Ultimately, Rebuilding American Capitalism, for all its proletarian posturing, can’t muster much enthusiasm for labor unions. After its very good review early on of the data on growing income inequality, and a less-good section accusing liberals of not supporting apprenticeship programs (not remotely true), the manifesto gives the game away by stating that “although most Americans … wish they had more opportunities for their voice to be heard” in the workplace, “the traditional labor union is not the model they prefer.” Oh, please. Anybody who’s paid the slightest attention knows that labor unions enjoy more public support today than they have in half a century.
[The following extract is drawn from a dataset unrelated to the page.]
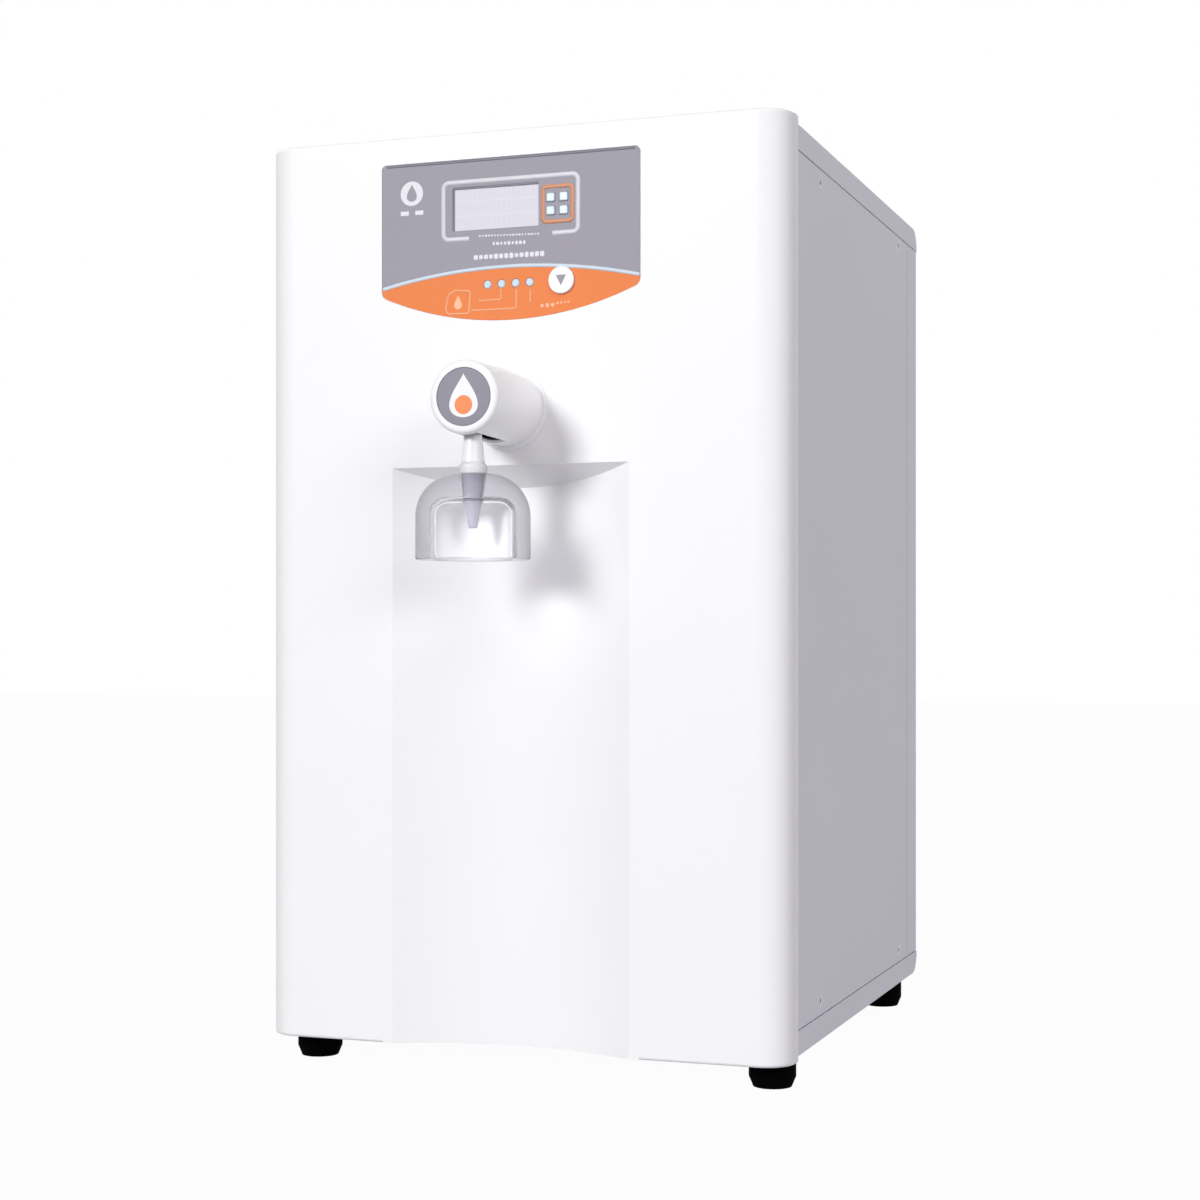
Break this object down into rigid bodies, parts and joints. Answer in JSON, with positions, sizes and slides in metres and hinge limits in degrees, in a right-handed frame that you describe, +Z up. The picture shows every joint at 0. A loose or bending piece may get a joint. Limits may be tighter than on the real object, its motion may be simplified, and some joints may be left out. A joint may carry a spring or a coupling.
{
  "type": "laboratory water purifier",
  "caption": "Bench-top laboratory water purifier: a white moulded front with a dished bottle bay, a sprung lever tap with a clear bell, and a sheet-metal cabinet.",
  "frame": {"origin": "on the bench plane under the middle of the overall box", "axes": "+X the user's right, +Y towards the back, +Z up"},
  "size_m": [0.335, 0.479, 0.567],
  "materials": {
    "front_plastic": "satin white moulding",
    "label_grey": "satin film",
    "label_orange": "satin film",
    "display_glass": "clear over a pale display",
    "dark_plastic": "matte",
    "nozzle_grey": "satin",
    "button_white": "satin",
    "lamp_lens": "clear lens, unlit",
    "circuit_board": "solder mask",
    "tap_plastic": "gloss white moulding",
    "lever_plastic": "satin white moulding",
    "white_plastic": "matte",
    "badge_grey": "satin",
    "steel": "bright",
    "zinc_steel": "zinc plated",
    "polished_steel": "polished",
    "clear_plastic": "clear",
    "cabinet_paint": "satin powder coat",
    "foot_rubber": "matte",
    "filter_plastic": "matte",
    "tube_plastic": "satin"
  },
  "bodies": {
    "cabinet": {"front_fascia": "front_plastic", "display_overlay": "label_grey", "indicator_overlay": "label_orange", "display_window": "display_glass", "display_module": "dark_plastic", "board_switches": "dark_plastic", "indicator_lamps": "lamp_lens", "control_board": "circuit_board", "tap_base": "tap_plastic", "tap_lock_nut": "white_plastic", "lever_pivot_pin": "steel", "tap_head": "tap_plastic", "tap_badge": "badge_grey", "lever_switch": "dark_plastic", "return_spring": "steel", "top_cover": "cabinet_paint", "base_tray": "cabinet_paint", "right_side_panel": "cabinet_paint", "left_side_panel": "cabinet_paint", "side_panel_screws": "steel", "chassis": "zinc_steel", "pan_screws": "steel", "rear_cover": "cabinet_paint", "feed_port": "white_plastic", "tank_port": "white_plastic", "drain_port": "white_plastic", "port_nuts": "white_plastic", "power_inlet": "dark_plastic", "inlet_pins": "steel", "rocker_frame": "dark_plastic", "fuse_holder": "dark_plastic", "feet": "foot_rubber", "foot_screws": "steel", "equipment_plate": "zinc_steel", "cartridge_rack": "zinc_steel", "sediment_cartridge": "filter_plastic", "carbon_cartridge": "filter_plastic", "deioniser_first": "filter_plastic", "deioniser_second": "filter_plastic", "membrane_housing": "white_plastic", "ultraviolet_housing": "polished_steel", "housing_clips": "white_plastic", "booster_pump": "dark_plastic", "power_supply": "zinc_steel", "power_board": "circuit_board", "solenoid_valves": "white_plastic", "tap_hose": "tube_plastic", "water_tubes": "tube_plastic"},
    "lever": {"tap_lever": "lever_plastic", "bell_collar": "clear_plastic", "dispensing_bell": "clear_plastic", "outlet_nozzle": "nozzle_grey"},
    "plunger": {"switch_plunger": "dark_plastic"},
    "button": {"dispense_button": "button_white"},
    "rocker": {"power_rocker": "dark_plastic"},
    "key_upper_left_body": {"key_upper_left": "button_white"},
    "key_upper_right_body": {"key_upper_right": "button_white"},
    "key_lower_left_body": {"key_lower_left": "button_white"},
    "key_lower_right_body": {"key_lower_right": "button_white"}
  },
  "joints": [
    {"name": "lever_swing", "type": "hinge", "parent": "cabinet", "child": "lever", "pos_m": [-0.0045, -0.2065, 0.404], "axis": [1, 0, 0], "range_deg": [0, 10], "stiffness_Nm_per_rad": 1.2, "springref_deg": -5.73, "deforming": ["return_spring"]},
    {"name": "plunger_slide", "type": "slide", "parent": "cabinet", "child": "plunger", "axis": [0, 1, 0], "range_m": [0, 0.0025]},
    {"name": "button_push", "type": "slide", "parent": "cabinet", "child": "button", "axis": [0, 1, 0], "range_m": [0, 0.0012], "stiffness_N_per_m": 1500, "springref_m": -0.0008},
    {"name": "rocker_tilt", "type": "hinge", "parent": "cabinet", "child": "rocker", "pos_m": [-0.088, 0.2195, 0.112], "axis": [1, 0, 0], "range_deg": [0, 20]},
    {"name": "key_upper_left_push", "type": "slide", "parent": "cabinet", "child": "key_upper_left_body", "axis": [0, 1, 0], "range_m": [0, 0.0005], "stiffness_N_per_m": 2000, "springref_m": -0.0006},
    {"name": "key_upper_right_push", "type": "slide", "parent": "cabinet", "child": "key_upper_right_body", "axis": [0, 1, 0], "range_m": [0, 0.0005], "stiffness_N_per_m": 2000, "springref_m": -0.0006},
    {"name": "key_lower_left_push", "type": "slide", "parent": "cabinet", "child": "key_lower_left_body", "axis": [0, 1, 0], "range_m": [0, 0.0005], "stiffness_N_per_m": 2000, "springref_m": -0.0006},
    {"name": "key_lower_right_push", "type": "slide", "parent": "cabinet", "child": "key_lower_right_body", "axis": [0, 1, 0], "range_m": [0, 0.0005], "stiffness_N_per_m": 2000, "springref_m": -0.0006}
  ],
  "couplings": [
    {"joint": "plunger_slide", "follows": "lever_swing", "m_per_rad": 0.0138}
  ]
}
It’s inconceivable that the authors of Rebuilding American Capitalism don’t know this.

To justify its claim that workers don’t especially like unions, Rebuilding American Capitalism cites polling data (from a poll conducted by American Compass) that says 63 percent would prefer a “worker organization” (whatever that is) to be run by labor and management, as opposed to 37 percent who would prefer it to be run solely by workers. This is a testament not to any wariness of unions on the public’s part but to the public’s naïveté about American management’s willingness to cooperate with labor. It’s different in Europe, of course, where they have works councils and other organizations where these things get hashed out by labor, management, and the government. American corporations rejected this model after World War II, when Walter Reuther and other union leaders proposed it. If they could now be persuaded otherwise, that would be lovely. But after reading American Compass’s manifesto, I wouldn’t trust any conservative to write the enabling legislation. Rebuilding American Capitalism has some good ideas about what ails America, but it balks at furnishing the means to fix it.